[start of Working data]

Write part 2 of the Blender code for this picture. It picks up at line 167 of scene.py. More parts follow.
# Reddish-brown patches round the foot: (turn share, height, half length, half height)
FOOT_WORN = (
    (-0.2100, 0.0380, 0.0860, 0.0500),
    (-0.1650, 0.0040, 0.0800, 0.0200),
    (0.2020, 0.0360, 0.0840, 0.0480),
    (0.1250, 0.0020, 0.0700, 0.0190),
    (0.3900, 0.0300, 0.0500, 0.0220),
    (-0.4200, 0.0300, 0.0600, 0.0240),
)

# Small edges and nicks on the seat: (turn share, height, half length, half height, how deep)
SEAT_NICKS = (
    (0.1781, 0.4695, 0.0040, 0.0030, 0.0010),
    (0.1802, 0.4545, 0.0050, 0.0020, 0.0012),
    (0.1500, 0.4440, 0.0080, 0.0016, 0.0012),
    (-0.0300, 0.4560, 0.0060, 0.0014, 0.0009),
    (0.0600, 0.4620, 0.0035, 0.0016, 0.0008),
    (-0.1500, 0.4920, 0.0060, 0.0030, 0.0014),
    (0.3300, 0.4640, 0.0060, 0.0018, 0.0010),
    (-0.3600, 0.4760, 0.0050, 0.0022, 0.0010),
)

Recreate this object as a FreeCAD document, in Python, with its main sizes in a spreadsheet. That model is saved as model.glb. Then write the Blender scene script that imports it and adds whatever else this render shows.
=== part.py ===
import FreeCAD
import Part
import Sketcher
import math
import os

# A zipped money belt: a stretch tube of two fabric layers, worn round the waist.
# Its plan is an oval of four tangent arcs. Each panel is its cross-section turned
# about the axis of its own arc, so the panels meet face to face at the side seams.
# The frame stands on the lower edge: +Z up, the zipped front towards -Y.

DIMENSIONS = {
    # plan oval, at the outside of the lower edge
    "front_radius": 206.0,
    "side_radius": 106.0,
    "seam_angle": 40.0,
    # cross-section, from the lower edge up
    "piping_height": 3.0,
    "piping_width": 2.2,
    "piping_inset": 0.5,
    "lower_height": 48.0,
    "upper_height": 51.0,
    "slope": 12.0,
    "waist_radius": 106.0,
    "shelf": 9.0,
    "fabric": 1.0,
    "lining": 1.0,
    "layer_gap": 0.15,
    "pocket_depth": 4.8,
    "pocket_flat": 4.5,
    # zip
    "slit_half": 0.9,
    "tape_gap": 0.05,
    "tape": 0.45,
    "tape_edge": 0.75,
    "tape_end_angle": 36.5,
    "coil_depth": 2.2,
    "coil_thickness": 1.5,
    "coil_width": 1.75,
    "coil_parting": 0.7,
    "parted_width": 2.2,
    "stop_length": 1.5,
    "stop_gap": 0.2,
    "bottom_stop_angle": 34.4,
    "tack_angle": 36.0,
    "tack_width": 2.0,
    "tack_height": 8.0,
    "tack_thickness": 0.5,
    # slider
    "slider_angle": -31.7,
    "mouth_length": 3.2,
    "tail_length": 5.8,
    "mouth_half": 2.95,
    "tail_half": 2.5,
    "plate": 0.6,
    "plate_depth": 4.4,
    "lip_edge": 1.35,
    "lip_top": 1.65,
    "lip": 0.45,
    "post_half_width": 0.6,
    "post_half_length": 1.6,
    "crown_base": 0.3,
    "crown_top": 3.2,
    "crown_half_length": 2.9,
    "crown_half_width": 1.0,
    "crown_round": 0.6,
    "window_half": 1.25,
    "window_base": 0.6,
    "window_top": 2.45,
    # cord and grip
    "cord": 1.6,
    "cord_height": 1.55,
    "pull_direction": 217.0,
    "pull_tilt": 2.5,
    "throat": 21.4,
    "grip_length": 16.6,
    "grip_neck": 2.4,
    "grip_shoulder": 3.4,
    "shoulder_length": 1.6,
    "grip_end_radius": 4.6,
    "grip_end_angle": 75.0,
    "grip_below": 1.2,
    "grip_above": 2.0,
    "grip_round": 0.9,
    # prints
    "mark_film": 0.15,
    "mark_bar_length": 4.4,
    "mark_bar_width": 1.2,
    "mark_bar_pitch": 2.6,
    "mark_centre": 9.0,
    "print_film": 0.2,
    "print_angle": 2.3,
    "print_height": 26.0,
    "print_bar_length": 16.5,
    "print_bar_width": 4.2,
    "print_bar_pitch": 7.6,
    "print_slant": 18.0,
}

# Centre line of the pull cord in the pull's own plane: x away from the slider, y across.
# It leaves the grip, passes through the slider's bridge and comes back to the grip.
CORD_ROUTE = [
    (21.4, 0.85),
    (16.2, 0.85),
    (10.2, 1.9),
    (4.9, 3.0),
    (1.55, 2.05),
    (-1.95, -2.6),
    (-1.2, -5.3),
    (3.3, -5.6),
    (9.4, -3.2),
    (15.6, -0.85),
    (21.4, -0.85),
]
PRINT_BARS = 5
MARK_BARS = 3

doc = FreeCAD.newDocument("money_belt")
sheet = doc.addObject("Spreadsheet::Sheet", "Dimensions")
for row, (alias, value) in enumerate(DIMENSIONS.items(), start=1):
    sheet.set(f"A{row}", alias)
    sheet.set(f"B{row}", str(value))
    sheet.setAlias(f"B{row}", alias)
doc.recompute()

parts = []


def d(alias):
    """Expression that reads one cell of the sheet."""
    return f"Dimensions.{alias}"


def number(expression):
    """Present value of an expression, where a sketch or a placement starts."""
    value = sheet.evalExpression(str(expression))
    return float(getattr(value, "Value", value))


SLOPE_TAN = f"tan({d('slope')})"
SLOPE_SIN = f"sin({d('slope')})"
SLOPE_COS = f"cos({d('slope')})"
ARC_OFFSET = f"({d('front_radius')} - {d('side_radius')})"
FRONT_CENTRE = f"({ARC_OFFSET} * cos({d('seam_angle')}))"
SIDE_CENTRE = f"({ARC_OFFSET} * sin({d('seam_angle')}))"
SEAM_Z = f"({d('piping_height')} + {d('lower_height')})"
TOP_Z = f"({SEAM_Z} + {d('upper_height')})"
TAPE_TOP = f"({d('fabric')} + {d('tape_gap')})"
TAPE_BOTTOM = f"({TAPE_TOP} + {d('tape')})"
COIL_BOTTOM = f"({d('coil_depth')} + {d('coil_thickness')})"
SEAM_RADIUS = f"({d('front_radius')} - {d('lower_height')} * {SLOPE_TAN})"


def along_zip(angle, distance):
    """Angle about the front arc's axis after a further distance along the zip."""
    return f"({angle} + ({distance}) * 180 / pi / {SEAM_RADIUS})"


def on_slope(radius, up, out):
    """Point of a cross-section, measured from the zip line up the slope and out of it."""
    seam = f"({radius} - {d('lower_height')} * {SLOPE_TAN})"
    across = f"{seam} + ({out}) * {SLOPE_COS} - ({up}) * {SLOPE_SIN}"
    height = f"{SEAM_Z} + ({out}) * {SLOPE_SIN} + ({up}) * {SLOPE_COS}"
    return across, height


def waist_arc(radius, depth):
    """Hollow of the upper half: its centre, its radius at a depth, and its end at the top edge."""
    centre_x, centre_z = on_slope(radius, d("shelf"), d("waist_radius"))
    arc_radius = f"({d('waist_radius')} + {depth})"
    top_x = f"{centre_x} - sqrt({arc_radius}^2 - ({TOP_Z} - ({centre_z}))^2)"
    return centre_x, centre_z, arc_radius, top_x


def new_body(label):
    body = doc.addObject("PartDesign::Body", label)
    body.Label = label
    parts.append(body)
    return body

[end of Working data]

> _What to do_: The listing above should be transcribed in full, exactly as written.

> _Worked solution_:
Write part 2 of the Blender code for this picture. It picks up at line 167 of scene.py. More parts follow.
# Reddish-brown patches round the foot: (turn share, height, half length, half height)
FOOT_WORN = (
    (-0.2100, 0.0380, 0.0860, 0.0500),
    (-0.1650, 0.0040, 0.0800, 0.0200),
    (0.2020, 0.0360, 0.0840, 0.0480),
    (0.1250, 0.0020, 0.0700, 0.0190),
    (0.3900, 0.0300, 0.0500, 0.0220),
    (-0.4200, 0.0300, 0.0600, 0.0240),
)

# Small edges and nicks on the seat: (turn share, height, half length, half height, how deep)
SEAT_NICKS = (
    (0.1781, 0.4695, 0.0040, 0.0030, 0.0010),
    (0.1802, 0.4545, 0.0050, 0.0020, 0.0012),
    (0.1500, 0.4440, 0.0080, 0.0016, 0.0012),
    (-0.0300, 0.4560, 0.0060, 0.0014, 0.0009),
    (0.0600, 0.4620, 0.0035, 0.0016, 0.0008),
    (-0.1500, 0.4920, 0.0060, 0.0030, 0.0014),
    (0.3300, 0.4640, 0.0060, 0.0018, 0.0010),
    (-0.3600, 0.4760, 0.0050, 0.0022, 0.0010),
)

Recreate this object as a FreeCAD document, in Python, with its main sizes in a spreadsheet. That model is saved as model.glb. Then write the Blender scene script that imports it and adds whatever else this render shows.
=== part.py ===
import FreeCAD
import Part
import Sketcher
import math
import os

# A zipped money belt: a stretch tube of two fabric layers, worn round the waist.
# Its plan is an oval of four tangent arcs. Each panel is its cross-section turned
# about the axis of its own arc, so the panels meet face to face at the side seams.
# The frame stands on the lower edge: +Z up, the zipped front towards -Y.

DIMENSIONS = {
    # plan oval, at the outside of the lower edge
    "front_radius": 206.0,
    "side_radius": 106.0,
    "seam_angle": 40.0,
    # cross-section, from the lower edge up
    "piping_height": 3.0,
    "piping_width": 2.2,
    "piping_inset": 0.5,
    "lower_height": 48.0,
    "upper_height": 51.0,
    "slope": 12.0,
    "waist_radius": 106.0,
    "shelf": 9.0,
    "fabric": 1.0,
    "lining": 1.0,
    "layer_gap": 0.15,
    "pocket_depth": 4.8,
    "pocket_flat": 4.5,
    # zip
    "slit_half": 0.9,
    "tape_gap": 0.05,
    "tape": 0.45,
    "tape_edge": 0.75,
    "tape_end_angle": 36.5,
    "coil_depth": 2.2,
    "coil_thickness": 1.5,
    "coil_width": 1.75,
    "coil_parting": 0.7,
    "parted_width": 2.2,
    "stop_length": 1.5,
    "stop_gap": 0.2,
    "bottom_stop_angle": 34.4,
    "tack_angle": 36.0,
    "tack_width": 2.0,
    "tack_height": 8.0,
    "tack_thickness": 0.5,
    # slider
    "slider_angle": -31.7,
    "mouth_length": 3.2,
    "tail_length": 5.8,
    "mouth_half": 2.95,
    "tail_half": 2.5,
    "plate": 0.6,
    "plate_depth": 4.4,
    "lip_edge": 1.35,
    "lip_top": 1.65,
    "lip": 0.45,
    "post_half_width": 0.6,
    "post_half_length": 1.6,
    "crown_base": 0.3,
    "crown_top": 3.2,
    "crown_half_length": 2.9,
    "crown_half_width": 1.0,
    "crown_round": 0.6,
    "window_half": 1.25,
    "window_base": 0.6,
    "window_top": 2.45,
    # cord and grip
    "cord": 1.6,
    "cord_height": 1.55,
    "pull_direction": 217.0,
    "pull_tilt": 2.5,
    "throat": 21.4,
    "grip_length": 16.6,
    "grip_neck": 2.4,
    "grip_shoulder": 3.4,
    "shoulder_length": 1.6,
    "grip_end_radius": 4.6,
    "grip_end_angle": 75.0,
    "grip_below": 1.2,
    "grip_above": 2.0,
    "grip_round": 0.9,
    # prints
    "mark_film": 0.15,
    "mark_bar_length": 4.4,
    "mark_bar_width": 1.2,
    "mark_bar_pitch": 2.6,
    "mark_centre": 9.0,
    "print_film": 0.2,
    "print_angle": 2.3,
    "print_height": 26.0,
    "print_bar_length": 16.5,
    "print_bar_width": 4.2,
    "print_bar_pitch": 7.6,
    "print_slant": 18.0,
}

# Centre line of the pull cord in the pull's own plane: x away from the slider, y across.
# It leaves the grip, passes through the slider's bridge and comes back to the grip.
CORD_ROUTE = [
    (21.4, 0.85),
    (16.2, 0.85),
    (10.2, 1.9),
    (4.9, 3.0),
    (1.55, 2.05),
    (-1.95, -2.6),
    (-1.2, -5.3),
    (3.3, -5.6),
    (9.4, -3.2),
    (15.6, -0.85),
    (21.4, -0.85),
]
PRINT_BARS = 5
MARK_BARS = 3

doc = FreeCAD.newDocument("money_belt")
sheet = doc.addObject("Spreadsheet::Sheet", "Dimensions")
for row, (alias, value) in enumerate(DIMENSIONS.items(), start=1):
    sheet.set(f"A{row}", alias)
    sheet.set(f"B{row}", str(value))
    sheet.setAlias(f"B{row}", alias)
doc.recompute()

parts = []


def d(alias):
    """Expression that reads one cell of the sheet."""
    return f"Dimensions.{alias}"


def number(expression):
    """Present value of an expression, where a sketch or a placement starts."""
    value = sheet.evalExpression(str(expression))
    return float(getattr(value, "Value", value))


SLOPE_TAN = f"tan({d('slope')})"
SLOPE_SIN = f"sin({d('slope')})"
SLOPE_COS = f"cos({d('slope')})"
ARC_OFFSET = f"({d('front_radius')} - {d('side_radius')})"
FRONT_CENTRE = f"({ARC_OFFSET} * cos({d('seam_angle')}))"
SIDE_CENTRE = f"({ARC_OFFSET} * sin({d('seam_angle')}))"
SEAM_Z = f"({d('piping_height')} + {d('lower_height')})"
TOP_Z = f"({SEAM_Z} + {d('upper_height')})"
TAPE_TOP = f"({d('fabric')} + {d('tape_gap')})"
TAPE_BOTTOM = f"({TAPE_TOP} + {d('tape')})"
COIL_BOTTOM = f"({d('coil_depth')} + {d('coil_thickness')})"
SEAM_RADIUS = f"({d('front_radius')} - {d('lower_height')} * {SLOPE_TAN})"


def along_zip(angle, distance):
    """Angle about the front arc's axis after a further distance along the zip."""
    return f"({angle} + ({distance}) * 180 / pi / {SEAM_RADIUS})"


def on_slope(radius, up, out):
    """Point of a cross-section, measured from the zip line up the slope and out of it."""
    seam = f"({radius} - {d('lower_height')} * {SLOPE_TAN})"
    across = f"{seam} + ({out}) * {SLOPE_COS} - ({up}) * {SLOPE_SIN}"
    height = f"{SEAM_Z} + ({out}) * {SLOPE_SIN} + ({up}) * {SLOPE_COS}"
    return across, height


def waist_arc(radius, depth):
    """Hollow of the upper half: its centre, its radius at a depth, and its end at the top edge."""
    centre_x, centre_z = on_slope(radius, d("shelf"), d("waist_radius"))
    arc_radius = f"({d('waist_radius')} + {depth})"
    top_x = f"{centre_x} - sqrt({arc_radius}^2 - ({TOP_Z} - ({centre_z}))^2)"
    return centre_x, centre_z, arc_radius, top_x


def new_body(label):
    body = doc.addObject("PartDesign::Body", label)
    body.Label = label
    parts.append(body)
    return body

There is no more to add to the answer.